Diving and Snorkeling
While submerging yourself in the icy waters of the Northern Atlantic may not initially sound appealing, diving and snorkeling excursions are surprisingly popular, even in chilly March. The hot spot for these activities is the Silfra fissure, located in Þingvellir National Park. Despite average temperatures just above freezing, the crystal-clear freshwater offers visibility of more than 100 meters.
All scuba diving tours and most snorkeling tours are done in a dry suit to shield divers from the frigid temperatures. Seasoned diving professionals familiar with the equipment and conditions ensure safety during the excursions.
March Events in Reykjavik
Even if you decide to stay close to the capital city, you’ll have plenty of options for entertainment and activities. Many interesting and unique events occur in March:
- The Food and Fun Festival is a “culinary circus” that runs for the entire month, but its capstone event typically takes place the first weekend in March. Visiting chefs from across the globe converge on the city for collaborations with local restauranteurs, with the goal of creating innovative new dishes with locally-sourced ingredients.
- The Battle of the Bands, also known as the Icelandic Music Experiment, pits as many as 50 young artists against each other in a competition that can catapult new groups to international fame.
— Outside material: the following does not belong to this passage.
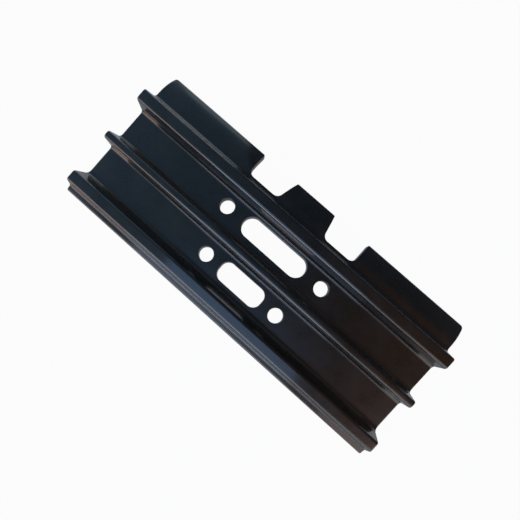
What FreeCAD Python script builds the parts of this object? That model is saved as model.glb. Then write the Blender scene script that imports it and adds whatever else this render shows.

The contest is geared primarily toward groups with members under the age of 25, and the event famously launched the successful career of the band Of Monsters and Men in 2010.
- On a slightly different musical note, the Reykjavík Folk Festival is a three-day celebration of Icelandic folk music, which is one of the country’s most popular genres. Held at the Kex Hostel, the event draws thousands of fans each year for performances by roughly a dozen bands.
- Now entering its tenth year, the annual Reykjavík Fashion Festival puts Icelandic design in the spotlight, with the hottest new designers unveiling their seasonal collections at Harpa Concert Hall.
- Like its “No-Shave November” counterpart in the United States, Iceland observes “Moustache March” to increase awareness around male-specific cancer and other men’s health issues. The month is packed with fundraisers and other events to bolster research efforts. Even city buses get in on the fun with large moustaches attached to their front bumpers.
Final Thoughts on Iceland in March
Though the summer and winter months are the most popular times to visit Iceland, planning a trip in March has considerable advantages, including smaller crowds and opportunities to partake in all the country’s best-known activities, such as ice caving, whale-watching and of course, viewing the Northern Lights.
You may even be able to score great deals by traveling during this off-peak time for tourists. Armed with the tips and information in this article, you’re ready to plan an exciting, stress-free trip that’s sure to be one of the most memorable of your lifetime.